すいません。ログインし忘れました。 もし、大和さんが高橋という人の論文を考慮せざる得ないというのなら、まあ、判例を紹介した後、反証として高橋意見を記述することについて私は中立的見地から賛成します。「判例・通説は無条件降伏を認定している。ただし一部学説に高橋の反対意見あり。」ならいいですね。ただし、高橋解釈によりすべての判例・通説が説明しきれているかといえばそれはいろんな意見もあるところですから、その点は大阪高裁や東京地裁のような深く立ち入った判例をなるべく原文ママに紹介した後、高橋解釈が正しいかどうかは記事を見る読者に判断させるとか。このあたりでしょうか。そうすれば我々が判断する必要性はなくなりますね。判例は真実かつ引用元もはっきりしているのでwikiの上記ルールは当てはまらないと思います。斜体文--Cbh87090 2011年2月7日 (月) 09:03 (UTC)

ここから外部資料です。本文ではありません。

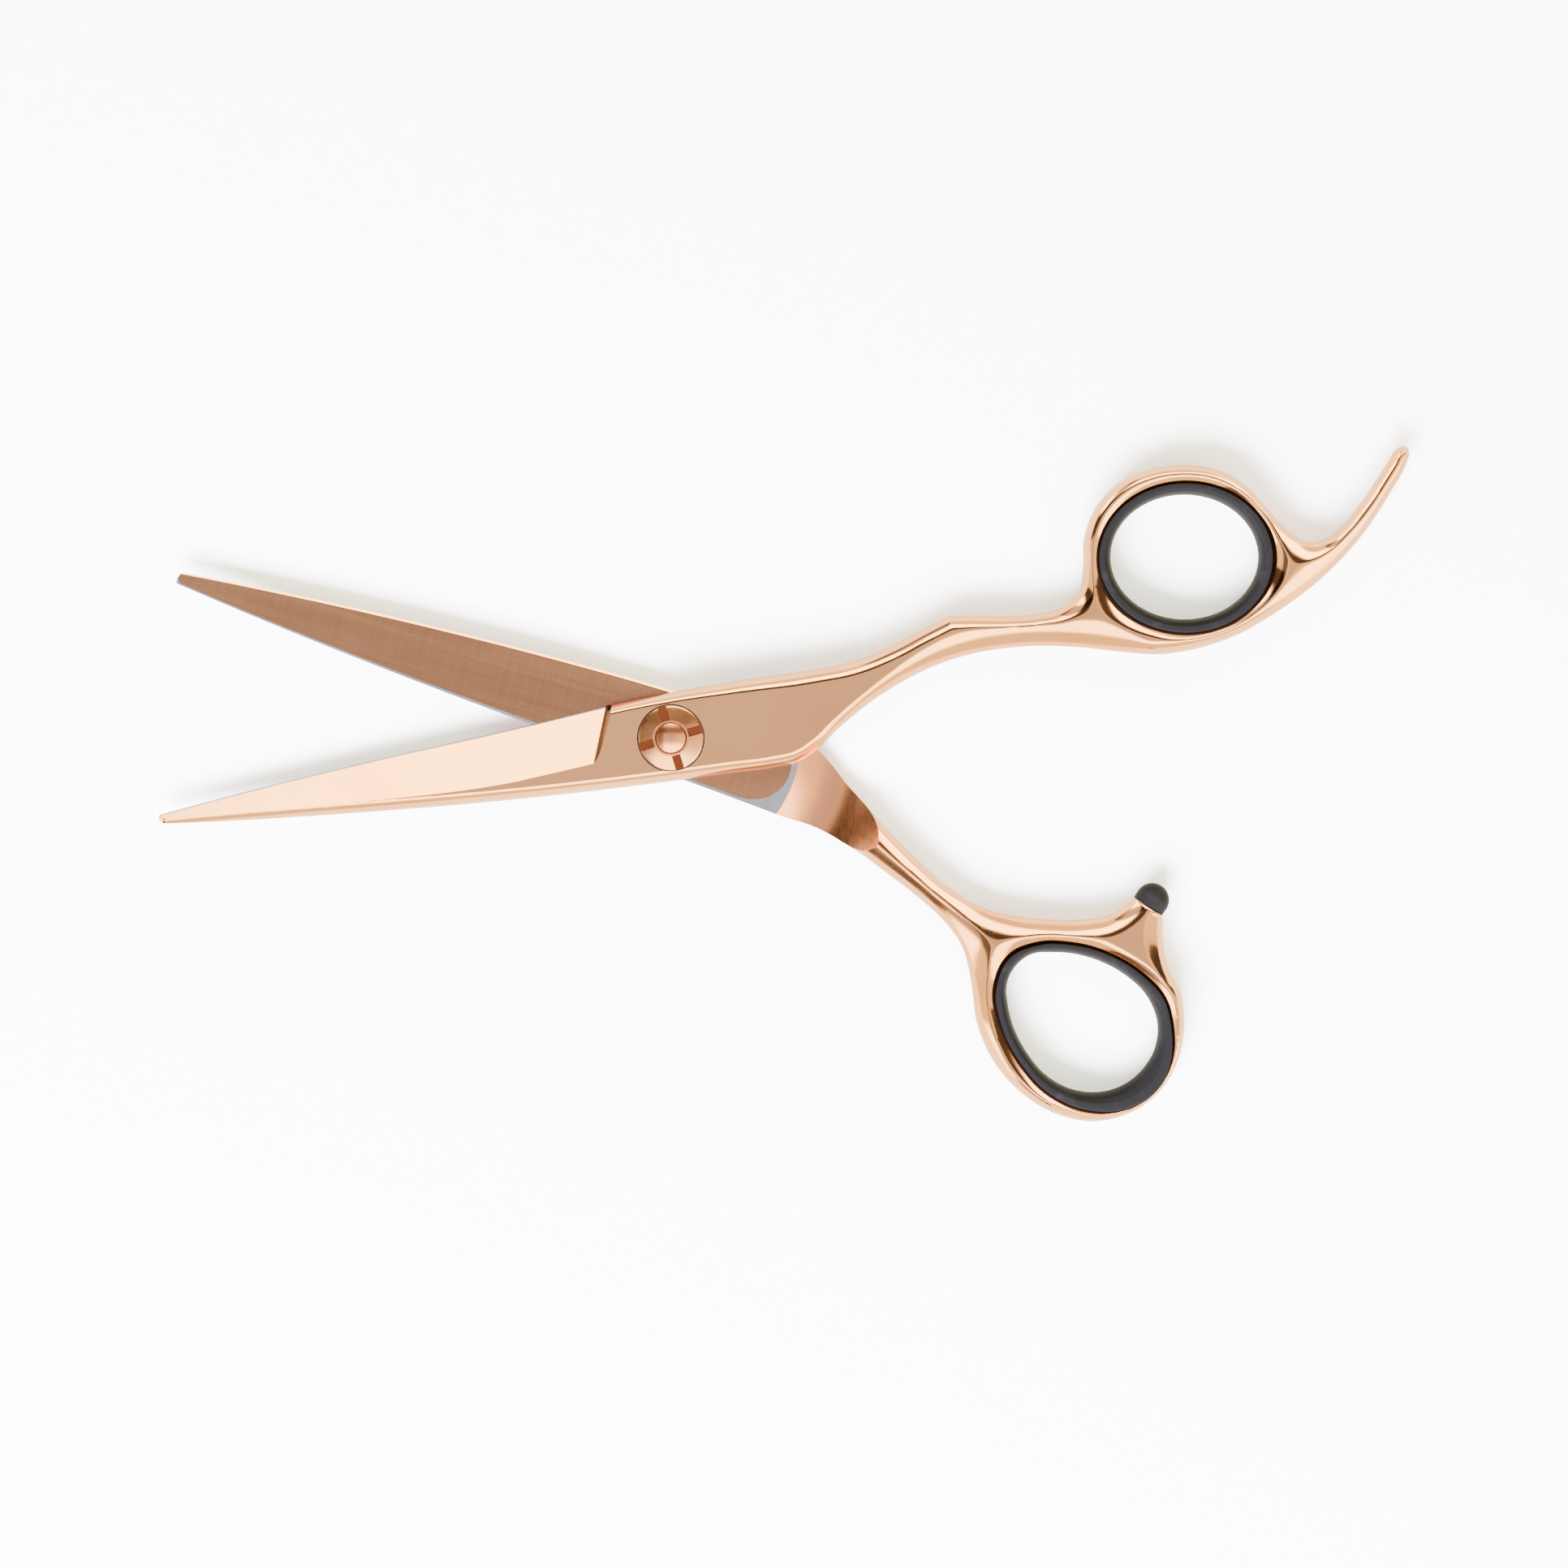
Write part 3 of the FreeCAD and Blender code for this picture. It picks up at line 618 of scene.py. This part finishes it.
def thumb_half(slots):
    outer, hole = half_outline("thumb_blade", "thumb_handle", -1)

    def flanks(sides, holes, x, y):
        middle = sides.mean(axis=1)
        low, high = BUMPER_SEAT_BOX
        seat = ((middle > low) & (middle < high)).all(axis=1)
        lower = lower_side(sides, (-65.5, 20.9), (63.4, -22.2))
        ring = smooth(38, 46, x)
        web, boss = around(x, y, THUMB_WEB, 12), around(x, y, THUMB_BOSS, 9)
        low_width = 1.4 + 2.4 * smooth(14, 24, x) - 2.2 * ring + 1.6 * web + 1.2 * boss
        high_width = 1.3 + 2.5 * smooth(14, 24, x) - 0.6 * ring + 1.0 * web - 0.3 * boss
        hole_width = 2.4 + 1.0 * smooth(46, 50, y - x + 88) + 1.0 * web - 0.3 * boss
        return [(sides[lower & ~seat], low_width, "outer"), (sides[~lower & ~seat], high_width, "outer"),
                (sides[seat], np.full(x.shape, 0.25), "outer"), (holes, hole_width, "hole")]

    def half_height(x, y):
        shank = 0.3 * smooth(30, 38, x) * (1 - smooth(40, 46, x))
        return HALF_H - shank - 0.45 * around(x, y, BUMPER_SEAT, 9) - blade_taper(x)

    half = forging("thumb_forging", outer, hole, flanks, half_height, slots)
    edge = between(outer, -65.2, GROUND_END_X, False)
    cut(half, ride_cutter(slots, -1))
    cut(half, blade_cutter(slots, -1, -80, 2))
    ground(half, slots, edge, between(outer, -64.6, EASE_TO_X, True), -1, -1, THUMB_PLUNGE)
    pocket = [(x, y + land_width(x)) for x, y in edge]
    pocket += spline([
        (-8, -1.5), (0, -4.5), (6.5, -6.9), (9, -7.8), (11.1, -8.1), (13.2, -7.6), (15.1, -6.0),
        (15.95, -3.6), (16.2, 1), (14, 6), (11, 12),
    ])
    pocket += [(11, 12), (-70, 34)]
    floor = RIDE_Z - RIDE_GAP
    cut(half, prism("pocket", pocket, floor - HOLLOW_DEPTH, floor + 1, slots, HOLLOW))
    bored(half, KEY_R, -1.0, RIDE_Z + 1, slots)
    bored(half, HEAD_SEAT_R, -2.0, HEAD_SEAT_TOP, slots)
    bored(half, WASHER_SEAT_R, WASHER_SEAT_FLOOR, RIDE_Z + 2, slots)
    shade(half)
    return half


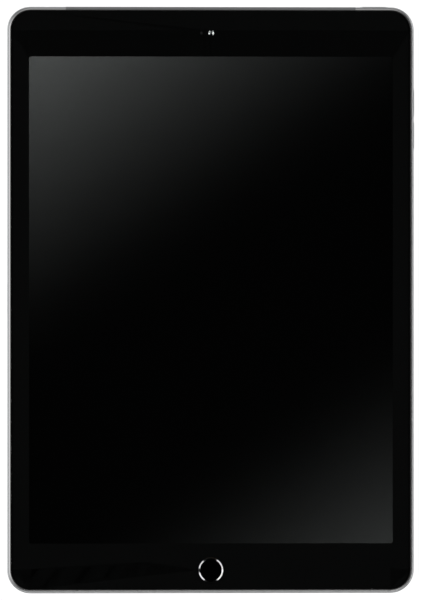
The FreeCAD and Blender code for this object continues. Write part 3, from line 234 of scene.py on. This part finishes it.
def grey(level, tint=0.0):
    """An RGBA grey; a positive tint makes it cooler."""
    return (level * (1 - tint), level, level * (1 + tint), 1.0)


# ---- materials -----------------------------------------------------------------------------------

def case_aluminium():
    """Bead-blasted, anodised grey with fine grain; the narrow bevel round the glass is machined bright."""
    made = Surface("case_aluminium", metallic=1.0)
    grain = made.noise(5200, 2.0)
    cloud = made.noise(22, 3.0)
    blasted = made.mix(cloud, grey(0.36, 0.02), grey(0.40, 0.015))
    blasted = made.mix(made.range(grain, 0.0, 0.35, 0.35, 0.75), blasted, grey(0.46, 0.01))
    split = made.node("ShaderNodeSeparateXYZ")
    made.link(made.place, split.inputs[0])
    edge = made.range(split.outputs["Z"], 0.0, 1.0, BEVEL_LOW, BEVEL_HIGH)
    turning = made.noise(900, 4.0, vector=made.stretched((1, 1, 40)))
    bright = made.mix(turning, grey(0.74), grey(0.86))
    made.colour(made.mix(edge, blasted, bright))
    made.rough(made.blend(edge, made.range(grain, 0.28, 0.38), made.range(turning, 0.08, 0.14)))
    made.bump(grain, 0.10, 0.04 * MM)
    return made.material


def antenna_plastic():
    """Fine-textured dark grey moulding that lets the radio through."""
    made = Surface("antenna_plastic", Specular_IOR_Level=0.45)
    texture = made.noise(6500, 2.0)
    made.colour(made.mix(made.noise(60, 3.0), grey(0.115, 0.02), grey(0.135, 0.02)))
    made.rough(made.range(texture, 0.42, 0.56))
    made.bump(texture, 0.12, 0.03 * MM)
    return made.material


def pane(name, tint):
    """A clear sheet: it mirrors more at a grazing look, lets the rest through, and has faint smears."""
    material = bpy.data.materials.new(name)
    material.use_nodes = True
    sheet = Nodes(material.node_tree)
    sheet.tree.nodes.clear()
    slant = sheet.node("ShaderNodeLayerWeight")
    slant.inputs["Blend"].default_value = 0.5
    steep = sheet.math("POWER", slant.outputs["Facing"], GLASS_STEEPNESS)
    share = sheet.math("MULTIPLY_ADD", steep, 1 - GLASS_MIRROR, GLASS_MIRROR)

    clear = sheet.node("ShaderNodeBsdfTransparent")
    clear.inputs["Color"].default_value = tint
    gloss = sheet.node("ShaderNodeBsdfPrincipled")
    gloss.inputs["Metallic"].default_value = 1.0
    gloss.inputs["Base Color"].default_value = (1, 1, 1, 1)
    smear = sheet.node("ShaderNodeTexNoise")
    smear.inputs["Scale"].default_value = 26
    smear.inputs["Detail"].default_value = 4
    smear.inputs["Distortion"].default_value = 1.2
    sheet.link(sheet.node("ShaderNodeTexCoord").outputs["Object"], smear.inputs["Vector"])
    sheet.link(sheet.range(smear.outputs["Fac"], 0.0, 0.02, 0.45, 0.75), gloss.inputs["Roughness"])

    both = sheet.node("ShaderNodeMixShader")
    sheet.link(share, both.inputs[0])
    sheet.link(clear.outputs[0], both.inputs[1])
    sheet.link(gloss.outputs[0], both.inputs[2])
    sheet.link(both.outputs[0], sheet.node("ShaderNodeOutputMaterial").inputs["Surface"])
    return material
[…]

大和屋敷の編集について裁判資料の用語の使い方がおかしい 裁判と判例の用語の使い方がおかしい。 馬鹿丸出し。お前は編集するな--以上の署名のないコメントは、Misstressthing(会話・投稿記録)さんが 2011年8月23日(火)08:29(UTC) に投稿したものです(大和屋敷による付記)。